RAW DATA

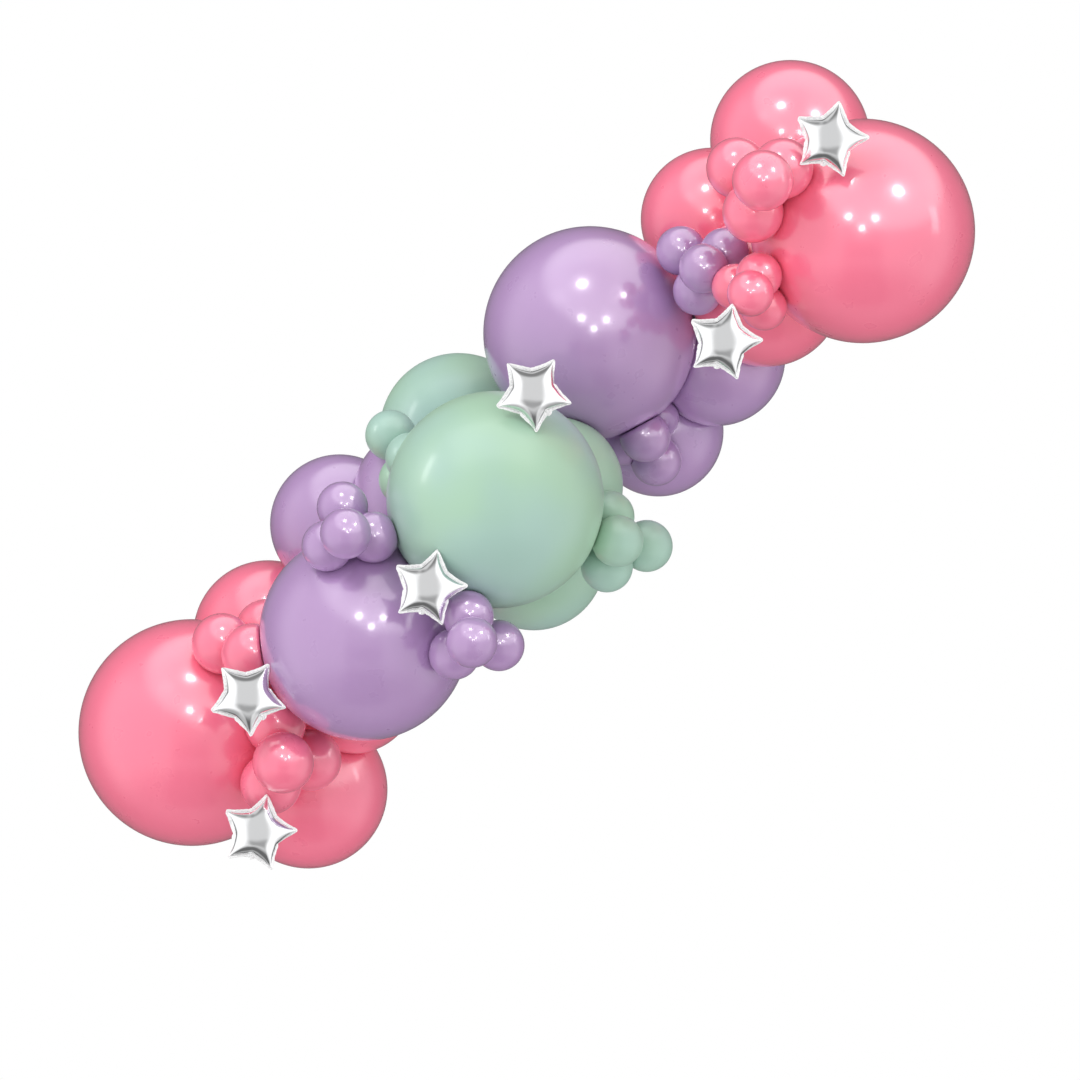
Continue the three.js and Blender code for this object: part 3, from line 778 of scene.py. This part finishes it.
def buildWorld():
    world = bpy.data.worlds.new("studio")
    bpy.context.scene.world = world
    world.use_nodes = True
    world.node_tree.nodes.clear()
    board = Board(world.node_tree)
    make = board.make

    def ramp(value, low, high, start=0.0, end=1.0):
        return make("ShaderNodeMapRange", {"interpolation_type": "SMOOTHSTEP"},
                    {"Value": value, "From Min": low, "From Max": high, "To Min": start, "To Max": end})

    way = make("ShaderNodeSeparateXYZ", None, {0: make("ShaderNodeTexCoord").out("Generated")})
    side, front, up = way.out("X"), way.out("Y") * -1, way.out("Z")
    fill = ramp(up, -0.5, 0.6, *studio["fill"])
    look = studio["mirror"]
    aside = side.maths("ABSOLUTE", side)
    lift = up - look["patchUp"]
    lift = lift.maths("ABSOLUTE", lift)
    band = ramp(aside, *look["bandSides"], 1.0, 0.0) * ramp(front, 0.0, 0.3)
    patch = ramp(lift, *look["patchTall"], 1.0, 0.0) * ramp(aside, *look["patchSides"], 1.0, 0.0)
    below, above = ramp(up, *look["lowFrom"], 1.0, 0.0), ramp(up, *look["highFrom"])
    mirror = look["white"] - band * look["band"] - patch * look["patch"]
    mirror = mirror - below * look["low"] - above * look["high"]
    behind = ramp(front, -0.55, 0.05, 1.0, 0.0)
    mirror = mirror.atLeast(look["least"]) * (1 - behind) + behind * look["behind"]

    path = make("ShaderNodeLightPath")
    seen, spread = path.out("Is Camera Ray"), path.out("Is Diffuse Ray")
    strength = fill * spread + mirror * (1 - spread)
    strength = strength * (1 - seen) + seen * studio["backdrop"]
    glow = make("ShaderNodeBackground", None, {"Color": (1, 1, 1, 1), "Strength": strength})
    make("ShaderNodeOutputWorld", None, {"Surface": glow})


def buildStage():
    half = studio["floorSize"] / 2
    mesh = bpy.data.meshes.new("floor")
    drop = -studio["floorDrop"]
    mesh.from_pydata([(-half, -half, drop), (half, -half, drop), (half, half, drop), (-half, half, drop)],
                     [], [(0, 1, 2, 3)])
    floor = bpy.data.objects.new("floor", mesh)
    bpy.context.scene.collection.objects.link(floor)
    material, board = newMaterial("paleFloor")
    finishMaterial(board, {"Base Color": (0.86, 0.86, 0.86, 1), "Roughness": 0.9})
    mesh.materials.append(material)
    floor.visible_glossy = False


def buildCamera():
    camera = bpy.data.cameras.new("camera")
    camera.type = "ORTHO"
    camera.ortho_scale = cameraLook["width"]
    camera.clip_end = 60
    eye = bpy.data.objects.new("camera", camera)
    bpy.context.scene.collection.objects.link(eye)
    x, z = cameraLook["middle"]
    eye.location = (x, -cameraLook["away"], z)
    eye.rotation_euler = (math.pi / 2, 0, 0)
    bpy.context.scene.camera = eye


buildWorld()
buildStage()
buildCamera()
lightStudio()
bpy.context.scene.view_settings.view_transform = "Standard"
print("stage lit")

THE REQUEST
Write out the full listing, keeping every line exactly as it is.

TASK SOLUTION
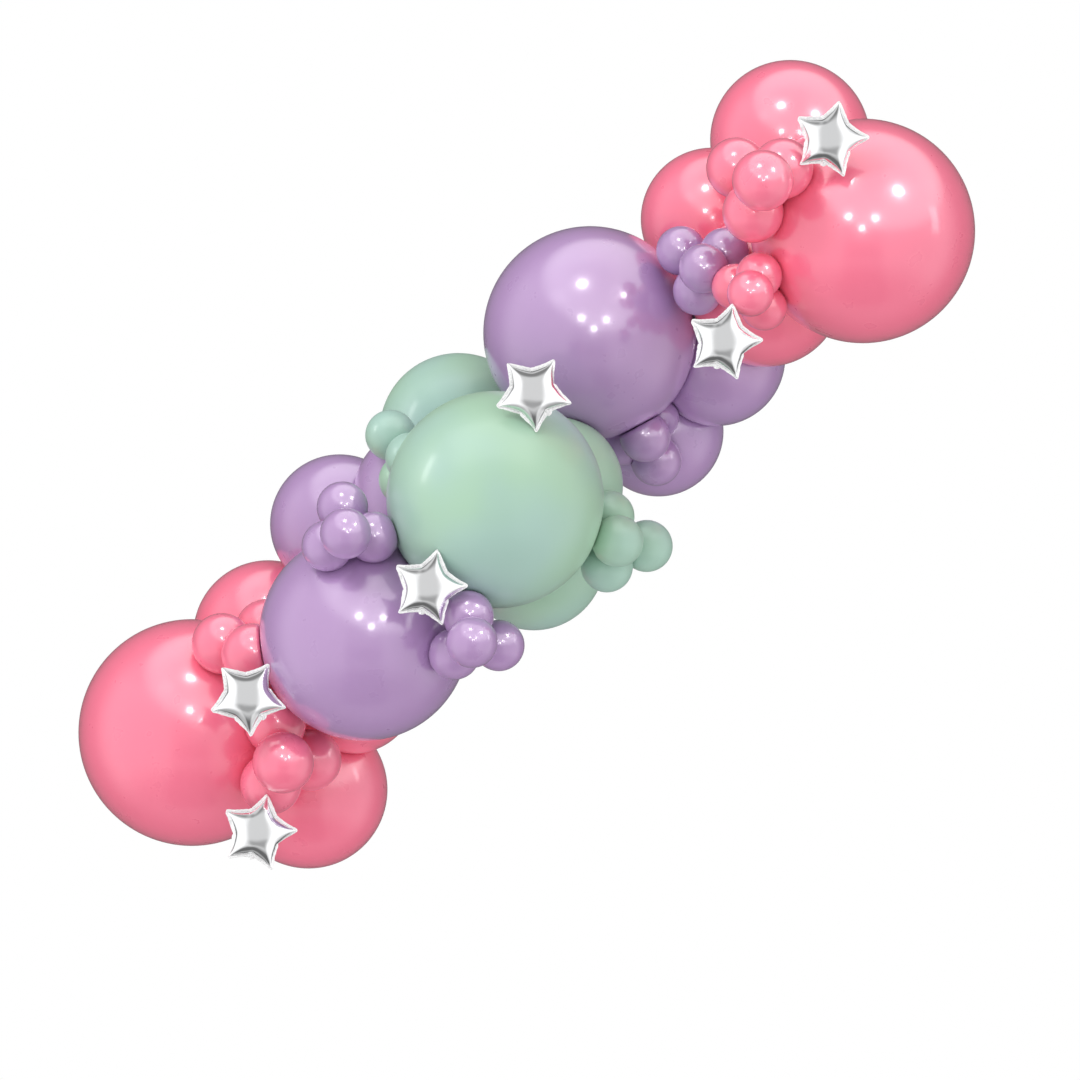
Continue the three.js and Blender code for this object: part 3, from line 778 of scene.py. This part finishes it.
def buildWorld():
    world = bpy.data.worlds.new("studio")
    bpy.context.scene.world = world
    world.use_nodes = True
    world.node_tree.nodes.clear()
    board = Board(world.node_tree)
    make = board.make

    def ramp(value, low, high, start=0.0, end=1.0):
        return make("ShaderNodeMapRange", {"interpolation_type": "SMOOTHSTEP"},
                    {"Value": value, "From Min": low, "From Max": high, "To Min": start, "To Max": end})

    way = make("ShaderNodeSeparateXYZ", None, {0: make("ShaderNodeTexCoord").out("Generated")})
    side, front, up = way.out("X"), way.out("Y") * -1, way.out("Z")
    fill = ramp(up, -0.5, 0.6, *studio["fill"])
    look = studio["mirror"]
    aside = side.maths("ABSOLUTE", side)
    lift = up - look["patchUp"]
    lift = lift.maths("ABSOLUTE", lift)
    band = ramp(aside, *look["bandSides"], 1.0, 0.0) * ramp(front, 0.0, 0.3)
    patch = ramp(lift, *look["patchTall"], 1.0, 0.0) * ramp(aside, *look["patchSides"], 1.0, 0.0)
    below, above = ramp(up, *look["lowFrom"], 1.0, 0.0), ramp(up, *look["highFrom"])
    mirror = look["white"] - band * look["band"] - patch * look["patch"]
    mirror = mirror - below * look["low"] - above * look["high"]
    behind = ramp(front, -0.55, 0.05, 1.0, 0.0)
    mirror = mirror.atLeast(look["least"]) * (1 - behind) + behind * look["behind"]

    path = make("ShaderNodeLightPath")
    seen, spread = path.out("Is Camera Ray"), path.out("Is Diffuse Ray")
    strength = fill * spread + mirror * (1 - spread)
    strength = strength * (1 - seen) + seen * studio["backdrop"]
    glow = make("ShaderNodeBackground", None, {"Color": (1, 1, 1, 1), "Strength": strength})
    make("ShaderNodeOutputWorld", None, {"Surface": glow})


def buildStage():
    half = studio["floorSize"] / 2
    mesh = bpy.data.meshes.new("floor")
    drop = -studio["floorDrop"]
    mesh.from_pydata([(-half, -half, drop), (half, -half, drop), (half, half, drop), (-half, half, drop)],
                     [], [(0, 1, 2, 3)])
    floor = bpy.data.objects.new("floor", mesh)
    bpy.context.scene.collection.objects.link(floor)
    material, board = newMaterial("paleFloor")
    finishMaterial(board, {"Base Color": (0.86, 0.86, 0.86, 1), "Roughness": 0.9})
    mesh.materials.append(material)
    floor.visible_glossy = False


def buildCamera():
    camera = bpy.data.cameras.new("camera")
    camera.type = "ORTHO"
    camera.ortho_scale = cameraLook["width"]
    camera.clip_end = 60
    eye = bpy.data.objects.new("camera", camera)
    bpy.context.scene.collection.objects.link(eye)
    x, z = cameraLook["middle"]
    eye.location = (x, -cameraLook["away"], z)
    eye.rotation_euler = (math.pi / 2, 0, 0)
    bpy.context.scene.camera = eye


buildWorld()
buildStage()
buildCamera()
lightStudio()
bpy.context.scene.view_settings.view_transform = "Standard"
print("stage lit")